▸ GOAL
Can the data below be echoed back word for word?

▸ RECORD EXCERPTS
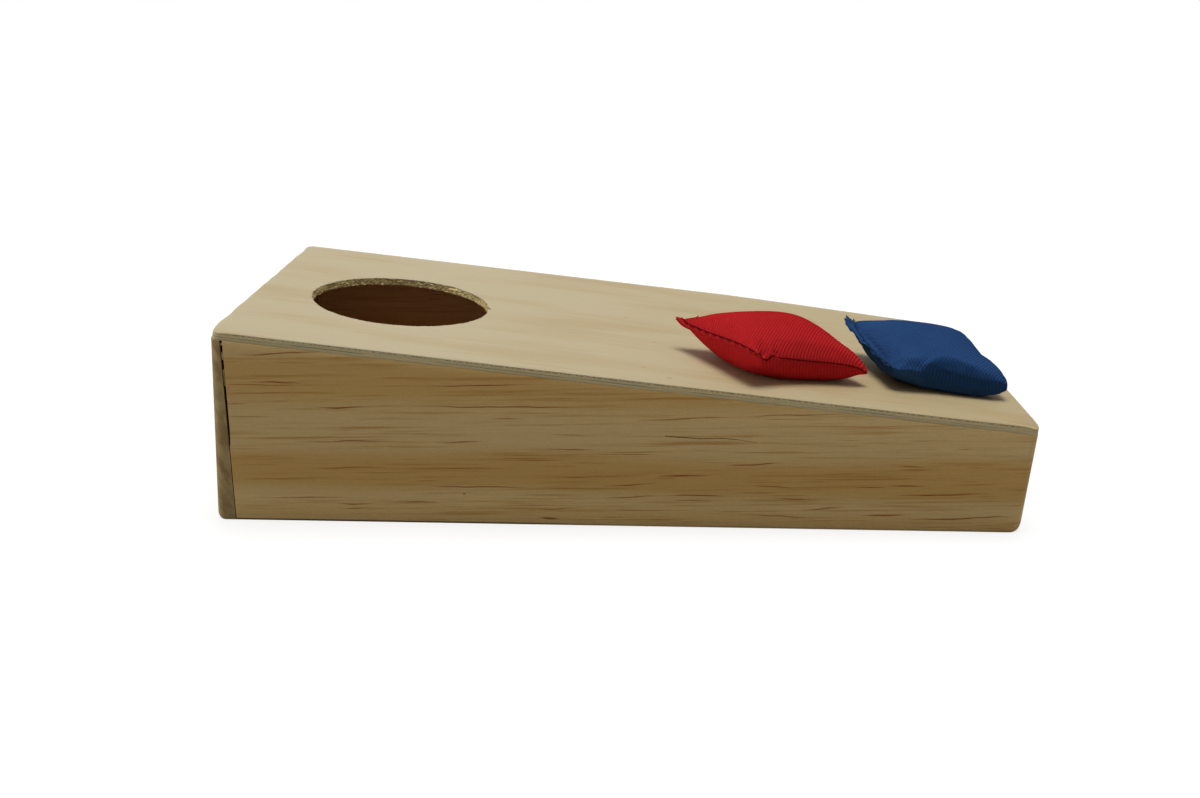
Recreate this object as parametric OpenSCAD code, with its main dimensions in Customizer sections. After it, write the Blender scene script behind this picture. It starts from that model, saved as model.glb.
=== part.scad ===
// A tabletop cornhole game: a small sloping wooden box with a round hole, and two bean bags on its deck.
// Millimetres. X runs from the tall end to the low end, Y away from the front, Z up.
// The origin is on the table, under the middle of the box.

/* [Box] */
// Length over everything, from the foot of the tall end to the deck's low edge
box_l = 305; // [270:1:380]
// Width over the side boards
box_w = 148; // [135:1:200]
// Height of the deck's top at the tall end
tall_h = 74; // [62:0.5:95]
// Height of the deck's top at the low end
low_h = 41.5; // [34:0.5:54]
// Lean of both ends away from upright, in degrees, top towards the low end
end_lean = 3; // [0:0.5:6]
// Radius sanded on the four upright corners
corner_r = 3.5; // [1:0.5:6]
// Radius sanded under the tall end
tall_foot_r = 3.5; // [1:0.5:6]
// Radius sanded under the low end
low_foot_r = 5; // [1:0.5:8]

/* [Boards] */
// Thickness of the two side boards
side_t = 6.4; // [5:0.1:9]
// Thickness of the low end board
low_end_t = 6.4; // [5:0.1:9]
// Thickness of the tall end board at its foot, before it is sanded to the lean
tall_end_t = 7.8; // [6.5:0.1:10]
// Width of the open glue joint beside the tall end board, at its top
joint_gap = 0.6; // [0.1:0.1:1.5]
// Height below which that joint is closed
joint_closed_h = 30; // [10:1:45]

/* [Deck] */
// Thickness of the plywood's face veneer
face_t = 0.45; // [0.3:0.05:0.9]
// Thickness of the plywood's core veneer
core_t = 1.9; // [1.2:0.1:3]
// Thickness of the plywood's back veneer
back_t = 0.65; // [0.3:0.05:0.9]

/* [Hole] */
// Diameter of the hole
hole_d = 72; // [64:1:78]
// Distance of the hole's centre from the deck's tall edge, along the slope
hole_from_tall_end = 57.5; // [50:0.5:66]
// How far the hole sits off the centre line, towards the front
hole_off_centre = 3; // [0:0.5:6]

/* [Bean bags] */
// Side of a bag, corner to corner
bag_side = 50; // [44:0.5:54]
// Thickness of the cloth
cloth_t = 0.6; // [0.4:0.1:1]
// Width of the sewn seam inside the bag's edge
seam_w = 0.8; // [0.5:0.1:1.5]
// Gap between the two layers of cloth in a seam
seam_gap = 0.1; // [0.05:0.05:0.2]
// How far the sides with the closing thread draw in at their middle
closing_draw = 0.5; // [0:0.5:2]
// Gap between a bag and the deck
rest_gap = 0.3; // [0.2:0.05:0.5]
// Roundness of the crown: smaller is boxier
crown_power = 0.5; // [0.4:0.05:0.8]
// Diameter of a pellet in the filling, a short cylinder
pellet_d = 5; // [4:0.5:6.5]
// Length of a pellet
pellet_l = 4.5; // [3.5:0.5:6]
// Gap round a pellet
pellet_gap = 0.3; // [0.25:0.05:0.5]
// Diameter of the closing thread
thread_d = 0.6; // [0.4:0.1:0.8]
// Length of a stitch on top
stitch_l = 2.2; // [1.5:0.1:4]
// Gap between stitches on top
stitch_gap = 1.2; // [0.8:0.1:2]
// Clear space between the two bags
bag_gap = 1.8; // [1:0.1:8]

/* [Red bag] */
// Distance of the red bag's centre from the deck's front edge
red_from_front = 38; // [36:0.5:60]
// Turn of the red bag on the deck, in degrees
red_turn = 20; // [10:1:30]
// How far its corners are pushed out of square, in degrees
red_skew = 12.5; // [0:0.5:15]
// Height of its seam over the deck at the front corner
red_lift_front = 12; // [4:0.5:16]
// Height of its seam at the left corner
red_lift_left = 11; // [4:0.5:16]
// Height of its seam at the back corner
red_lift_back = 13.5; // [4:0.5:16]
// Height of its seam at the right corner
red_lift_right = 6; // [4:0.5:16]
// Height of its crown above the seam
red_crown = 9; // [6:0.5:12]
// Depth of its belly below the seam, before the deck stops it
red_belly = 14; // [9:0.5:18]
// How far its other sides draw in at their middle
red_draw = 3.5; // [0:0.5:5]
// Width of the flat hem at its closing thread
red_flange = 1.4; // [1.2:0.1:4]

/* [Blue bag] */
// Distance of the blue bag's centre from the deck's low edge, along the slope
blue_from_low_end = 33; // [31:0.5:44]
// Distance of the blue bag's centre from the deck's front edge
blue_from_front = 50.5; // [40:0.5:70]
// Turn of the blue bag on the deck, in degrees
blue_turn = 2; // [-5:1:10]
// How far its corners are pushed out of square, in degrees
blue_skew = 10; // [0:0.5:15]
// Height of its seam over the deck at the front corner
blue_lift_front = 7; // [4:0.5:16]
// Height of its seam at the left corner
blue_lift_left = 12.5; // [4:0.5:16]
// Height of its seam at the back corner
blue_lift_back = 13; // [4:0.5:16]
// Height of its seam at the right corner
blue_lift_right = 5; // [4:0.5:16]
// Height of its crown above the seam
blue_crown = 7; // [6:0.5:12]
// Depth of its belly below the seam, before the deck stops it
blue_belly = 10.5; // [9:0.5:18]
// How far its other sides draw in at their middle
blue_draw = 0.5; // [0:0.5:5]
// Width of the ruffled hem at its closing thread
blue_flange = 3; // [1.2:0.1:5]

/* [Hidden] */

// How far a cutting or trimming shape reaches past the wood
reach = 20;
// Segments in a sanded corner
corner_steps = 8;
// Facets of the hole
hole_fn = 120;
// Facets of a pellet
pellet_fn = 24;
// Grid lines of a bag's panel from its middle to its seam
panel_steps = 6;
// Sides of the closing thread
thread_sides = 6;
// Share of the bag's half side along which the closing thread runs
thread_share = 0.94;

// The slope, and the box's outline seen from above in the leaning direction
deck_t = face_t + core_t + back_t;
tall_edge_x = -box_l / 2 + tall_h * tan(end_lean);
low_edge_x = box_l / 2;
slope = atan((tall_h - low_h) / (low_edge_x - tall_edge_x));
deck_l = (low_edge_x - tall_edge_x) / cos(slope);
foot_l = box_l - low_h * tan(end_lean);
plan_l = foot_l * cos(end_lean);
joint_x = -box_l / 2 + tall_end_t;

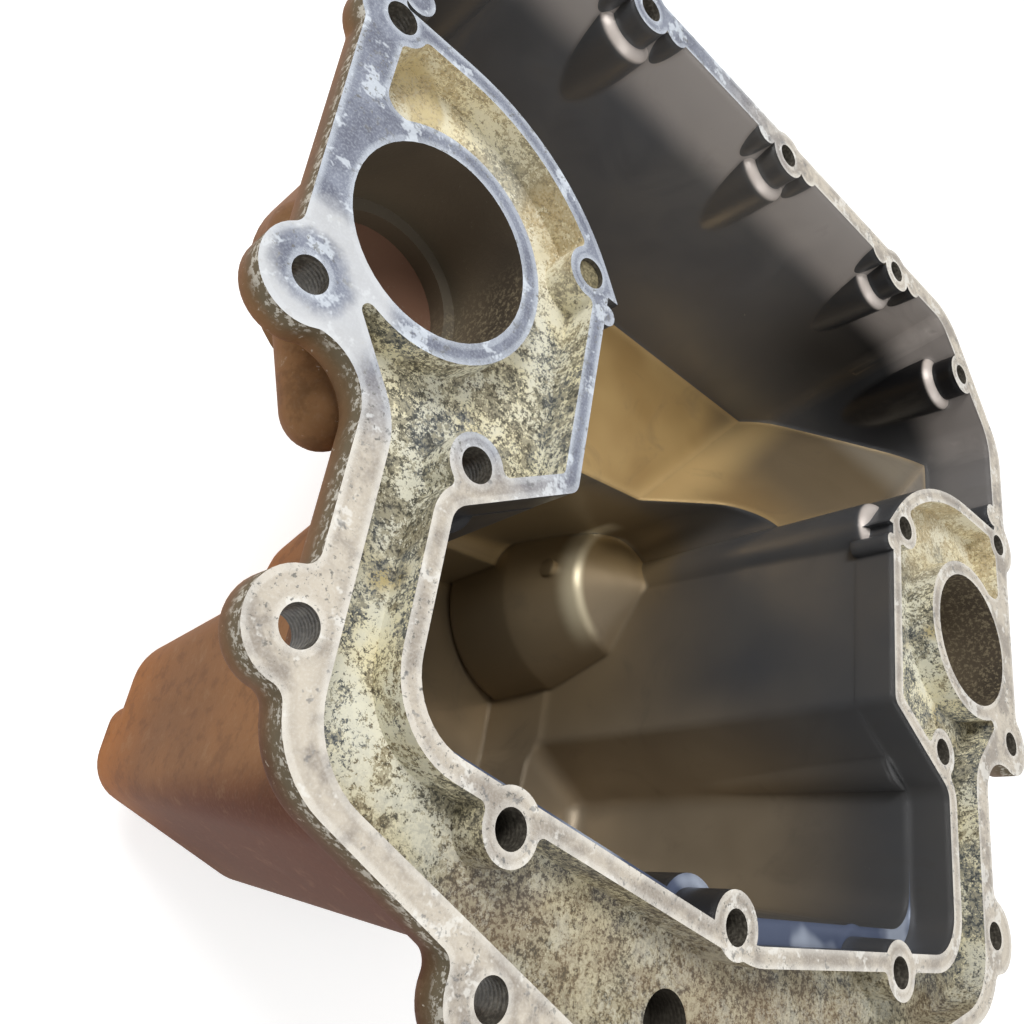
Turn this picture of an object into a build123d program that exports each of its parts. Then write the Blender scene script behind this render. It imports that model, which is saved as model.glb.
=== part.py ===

▸ TASK SOLUTION
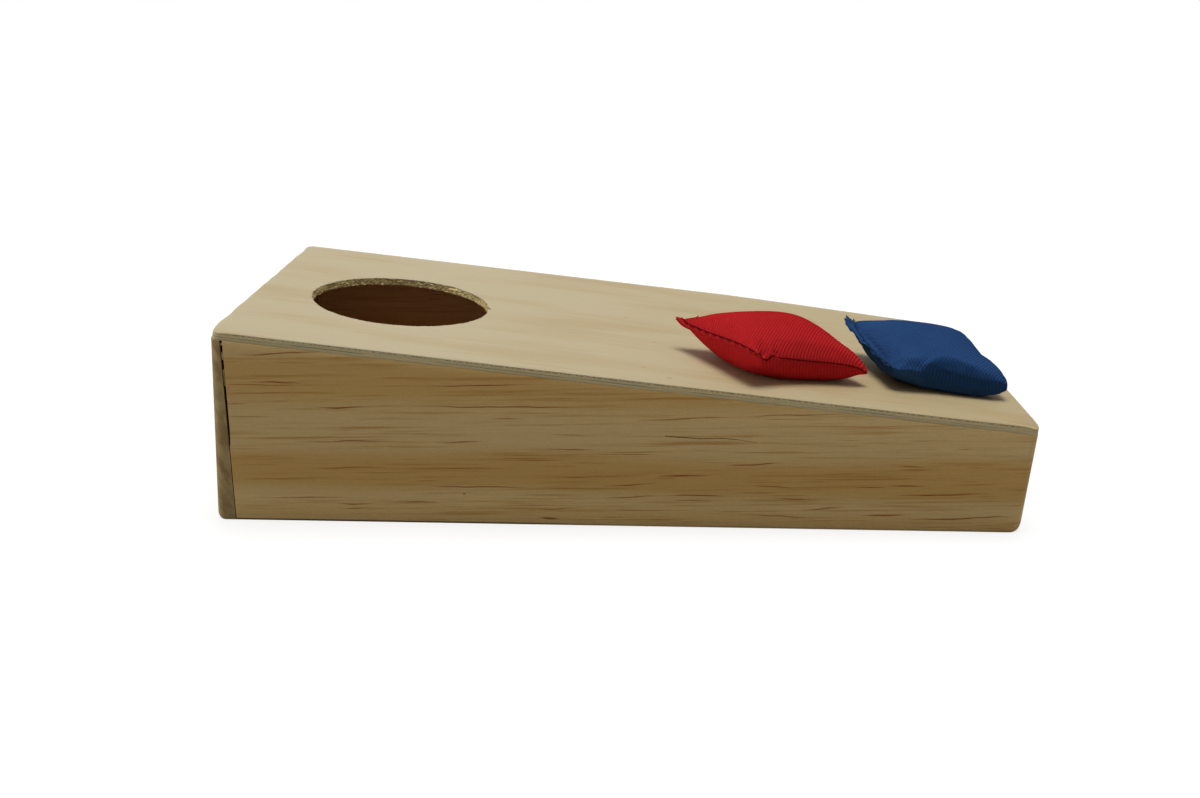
Recreate this object as parametric OpenSCAD code, with its main dimensions in Customizer sections. After it, write the Blender scene script behind this picture. It starts from that model, saved as model.glb.
=== part.scad ===
// A tabletop cornhole game: a small sloping wooden box with a round hole, and two bean bags on its deck.
// Millimetres. X runs from the tall end to the low end, Y away from the front, Z up.
// The origin is on the table, under the middle of the box.

/* [Box] */
// Length over everything, from the foot of the tall end to the deck's low edge
box_l = 305; // [270:1:380]
// Width over the side boards
box_w = 148; // [135:1:200]
// Height of the deck's top at the tall end
tall_h = 74; // [62:0.5:95]
// Height of the deck's top at the low end
low_h = 41.5; // [34:0.5:54]
// Lean of both ends away from upright, in degrees, top towards the low end
end_lean = 3; // [0:0.5:6]
// Radius sanded on the four upright corners
corner_r = 3.5; // [1:0.5:6]
// Radius sanded under the tall end
tall_foot_r = 3.5; // [1:0.5:6]
// Radius sanded under the low end
low_foot_r = 5; // [1:0.5:8]

/* [Boards] */
// Thickness of the two side boards
side_t = 6.4; // [5:0.1:9]
// Thickness of the low end board
low_end_t = 6.4; // [5:0.1:9]
// Thickness of the tall end board at its foot, before it is sanded to the lean
tall_end_t = 7.8; // [6.5:0.1:10]
// Width of the open glue joint beside the tall end board, at its top
joint_gap = 0.6; // [0.1:0.1:1.5]
// Height below which that joint is closed
joint_closed_h = 30; // [10:1:45]

/* [Deck] */
// Thickness of the plywood's face veneer
face_t = 0.45; // [0.3:0.05:0.9]
// Thickness of the plywood's core veneer
core_t = 1.9; // [1.2:0.1:3]
// Thickness of the plywood's back veneer
back_t = 0.65; // [0.3:0.05:0.9]

/* [Hole] */
// Diameter of the hole
hole_d = 72; // [64:1:78]
// Distance of the hole's centre from the deck's tall edge, along the slope
hole_from_tall_end = 57.5; // [50:0.5:66]
// How far the hole sits off the centre line, towards the front
hole_off_centre = 3; // [0:0.5:6]

/* [Bean bags] */
// Side of a bag, corner to corner
bag_side = 50; // [44:0.5:54]
// Thickness of the cloth
cloth_t = 0.6; // [0.4:0.1:1]
// Width of the sewn seam inside the bag's edge
seam_w = 0.8; // [0.5:0.1:1.5]
// Gap between the two layers of cloth in a seam
seam_gap = 0.1; // [0.05:0.05:0.2]
// How far the sides with the closing thread draw in at their middle
closing_draw = 0.5; // [0:0.5:2]
// Gap between a bag and the deck
rest_gap = 0.3; // [0.2:0.05:0.5]
// Roundness of the crown: smaller is boxier
crown_power = 0.5; // [0.4:0.05:0.8]
// Diameter of a pellet in the filling, a short cylinder
pellet_d = 5; // [4:0.5:6.5]
// Length of a pellet
pellet_l = 4.5; // [3.5:0.5:6]
// Gap round a pellet
pellet_gap = 0.3; // [0.25:0.05:0.5]
// Diameter of the closing thread
thread_d = 0.6; // [0.4:0.1:0.8]
// Length of a stitch on top
stitch_l = 2.2; // [1.5:0.1:4]
// Gap between stitches on top
stitch_gap = 1.2; // [0.8:0.1:2]
// Clear space between the two bags
bag_gap = 1.8; // [1:0.1:8]

/* [Red bag] */
// Distance of the red bag's centre from the deck's front edge
red_from_front = 38; // [36:0.5:60]
// Turn of the red bag on the deck, in degrees
red_turn = 20; // [10:1:30]
// How far its corners are pushed out of square, in degrees
red_skew = 12.5; // [0:0.5:15]
// Height of its seam over the deck at the front corner
red_lift_front = 12; // [4:0.5:16]
// Height of its seam at the left corner
red_lift_left = 11; // [4:0.5:16]
// Height of its seam at the back corner
red_lift_back = 13.5; // [4:0.5:16]
// Height of its seam at the right corner
red_lift_right = 6; // [4:0.5:16]
// Height of its crown above the seam
red_crown = 9; // [6:0.5:12]
// Depth of its belly below the seam, before the deck stops it
red_belly = 14; // [9:0.5:18]
// How far its other sides draw in at their middle
red_draw = 3.5; // [0:0.5:5]
// Width of the flat hem at its closing thread
red_flange = 1.4; // [1.2:0.1:4]

/* [Blue bag] */
// Distance of the blue bag's centre from the deck's low edge, along the slope
blue_from_low_end = 33; // [31:0.5:44]
// Distance of the blue bag's centre from the deck's front edge
blue_from_front = 50.5; // [40:0.5:70]
// Turn of the blue bag on the deck, in degrees
blue_turn = 2; // [-5:1:10]
// How far its corners are pushed out of square, in degrees
blue_skew = 10; // [0:0.5:15]
// Height of its seam over the deck at the front corner
blue_lift_front = 7; // [4:0.5:16]
// Height of its seam at the left corner
blue_lift_left = 12.5; // [4:0.5:16]
// Height of its seam at the back corner
blue_lift_back = 13; // [4:0.5:16]
// Height of its seam at the right corner
blue_lift_right = 5; // [4:0.5:16]
// Height of its crown above the seam
blue_crown = 7; // [6:0.5:12]
// Depth of its belly below the seam, before the deck stops it
blue_belly = 10.5; // [9:0.5:18]
// How far its other sides draw in at their middle
blue_draw = 0.5; // [0:0.5:5]
// Width of the ruffled hem at its closing thread
blue_flange = 3; // [1.2:0.1:5]

/* [Hidden] */

// How far a cutting or trimming shape reaches past the wood
reach = 20;
// Segments in a sanded corner
corner_steps = 8;
// Facets of the hole
hole_fn = 120;
// Facets of a pellet
pellet_fn = 24;
// Grid lines of a bag's panel from its middle to its seam
panel_steps = 6;
// Sides of the closing thread
thread_sides = 6;
// Share of the bag's half side along which the closing thread runs
thread_share = 0.94;

// The slope, and the box's outline seen from above in the leaning direction
deck_t = face_t + core_t + back_t;
tall_edge_x = -box_l / 2 + tall_h * tan(end_lean);
low_edge_x = box_l / 2;
slope = atan((tall_h - low_h) / (low_edge_x - tall_edge_x));
deck_l = (low_edge_x - tall_edge_x) / cos(slope);
foot_l = box_l - low_h * tan(end_lean);
plan_l = foot_l * cos(end_lean);
joint_x = -box_l / 2 + tall_end_t;

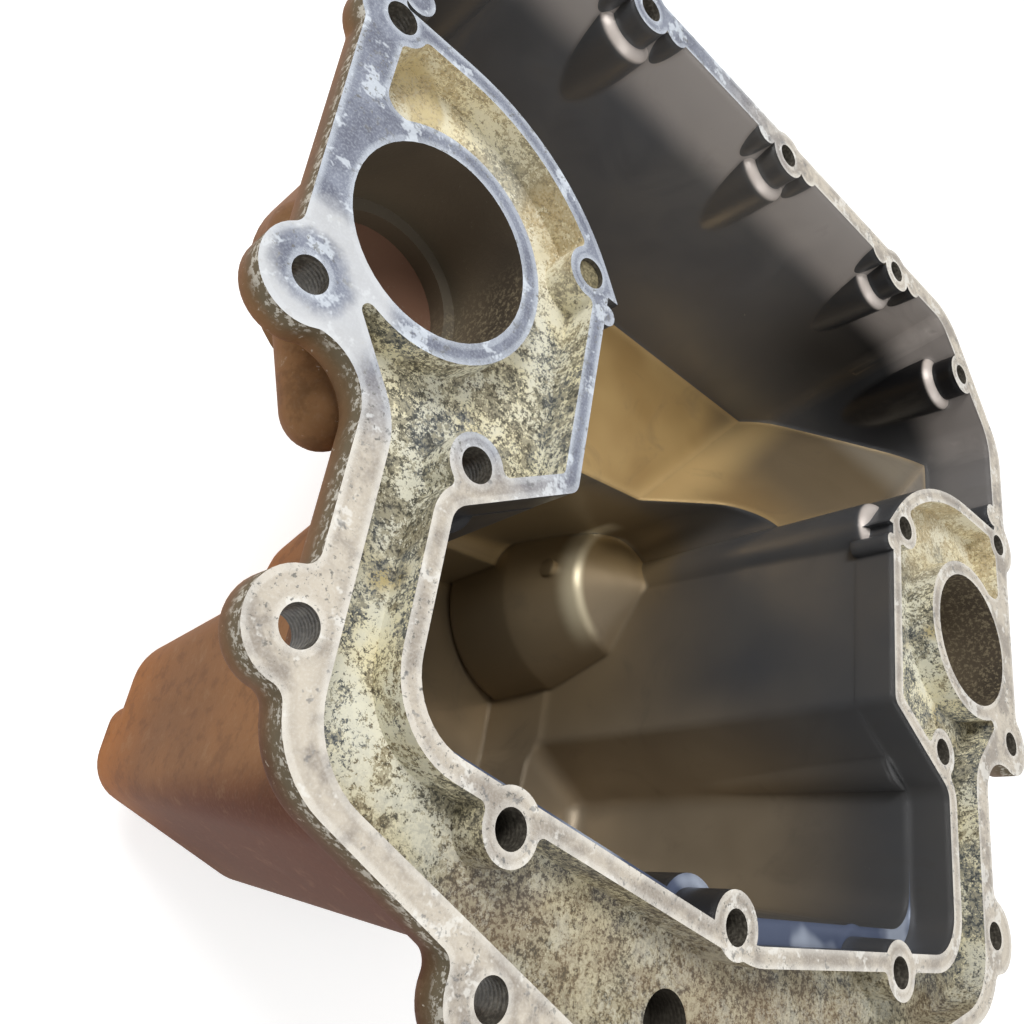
Turn this picture of an object into a build123d program that exports each of its parts. Then write the Blender scene script behind this render. It imports that model, which is saved as model.glb.
=== part.py ===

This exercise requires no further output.